Expert: Paul Klarreich - 10/15/2008

Question
I am having trouble vcerifying this identity because of the powers for each function.
sin^6(x)+cos^6(x)=sin^4(x)-sin^2(x)cos^2(x)+cos^4
The other one I was having a hard time with was
(csc(x)/cot(x))-(cot(x)/csc(x))=tan(x)sin(x).

Answer
Questioner:   Stephanie
Category:  Advanced Math
Private:  No
 
Subject:  Verifying Trig Functions
Question:  I am having trouble verifying this identity because of the powers for each function.

sin^6(x)+cos^6(x)=sin^4(x)-sin^2(x)cos^2(x)+cos^4

The other one I was having a hard time with was

(csc(x)/cot(x))-(cot(x)/csc(x))=tan(x)sin(x).
..................................
Hi, Stephanie,

BTW, 'verifying' is not the correct word here -- you are proving these identities.

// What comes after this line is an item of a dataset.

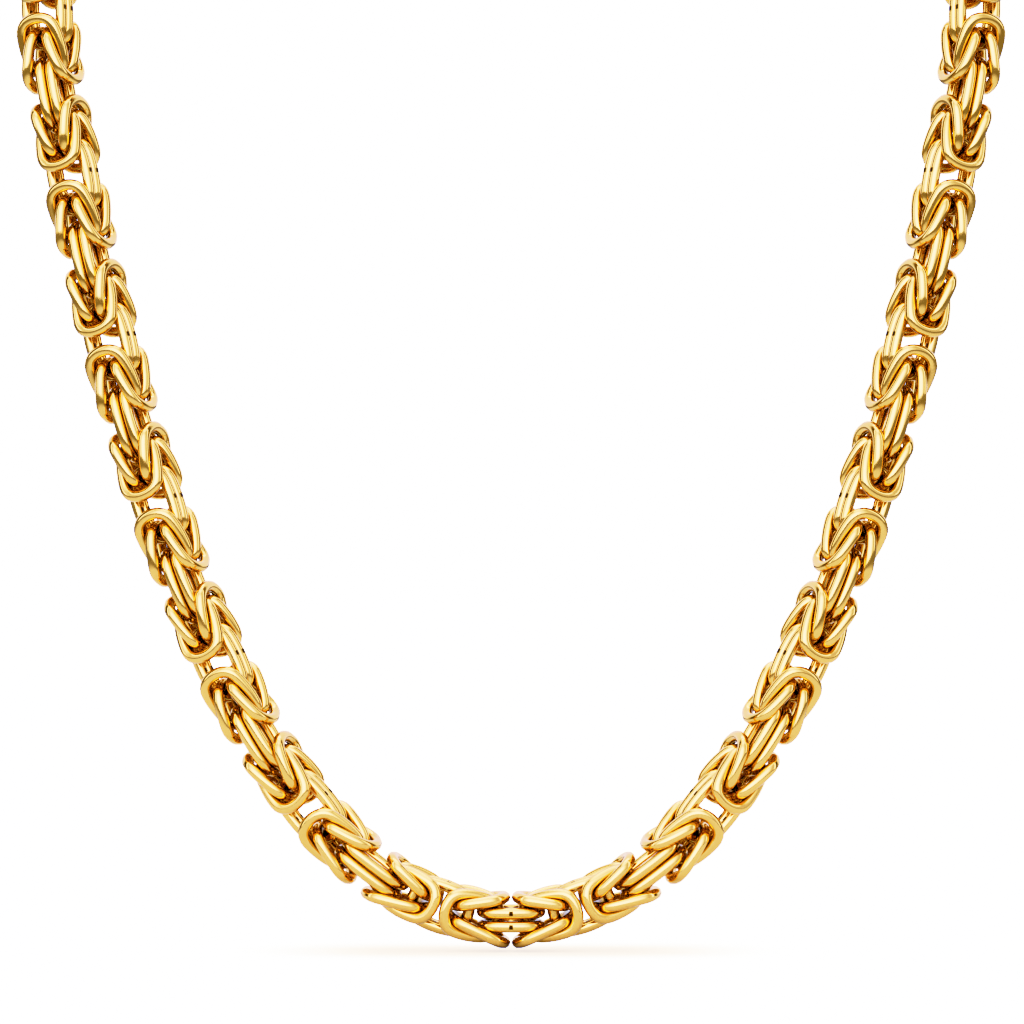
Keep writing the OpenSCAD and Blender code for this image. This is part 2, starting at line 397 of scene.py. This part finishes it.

These three (yes, three) use the Pythagorean Identities;

sin^2 + cos^2 = 1  (sorry about leaving out the x's)
sec^2 - tan^2 = 1
csc^2 - cot^2 = 1

and variations like bringing a term to the other side.
.........................

For the first one,  use this factoring identity for 'sum of cubes'.

a^3 + b^3 = (a + b)(a^2 - ab + b^2)

For your identity:

sin^6(x)+cos^6(x) = sin^4(x)-sin^2(x)cos^2(x)+cos^4(x)

[I will abbreviate:  s = sin x,  c = cos x, to save typing and make thing a little more transparent.]

Left side:

s^6 + c^6

(s^2 + c^2)(s^4 - s^2c^2 + c^4)

(     1   )(s^4 - s^2c^2 + c^4)

done.
....................
Your second one:

(csc(x)/cot(x))-(cot(x)/csc(x))=tan(x)sin(x).

WAIT A MINUTE!   That is not the one you sent earlier.  Pretty sneaky!

Anyway the one you sent earlier was:

sex(x)+tan(x)=1/(sec(x)-tan(x))

which goes like this:
                      1
sec(x)+tan(x)  = -----------------
                sec(x) - tan(x)

                      1         sec(x) + tan(x)
sec(x)+tan(x)  = --------------- ----------------
                sec(x) - tan(x) sec(x) + tan(x)

                 sec(x) + tan(x)
sec(x)+tan(x)  = -------------------
                sec^2(x) - tan^2(x)


                 sec(x) + tan(x)
sec(x)+tan(x)  = ----------------
                       1

Done.
.....................................

For this one:

(csc(x)/cot(x))-(cot(x)/csc(x))  = tan(x)sin(x).

Rewrite it:

csc x       cot x
------  -  ------- = tan x sin x
cot x       csc x

Suggestion:  Combine fractions on the left:

csc^2(x) - cot^2(x)
-------------------
 cot x csc x

        1
-------------------
 cot x csc x

        1
-------------------
(1/tan x) (1/sin x)

tan x sin x

Done.

Suggestion:  If you don't like working with tan, cot, sec, csc, start by changing all of them to sines and cosines.  There might be more algebra (with fractions) to do, but less to remember.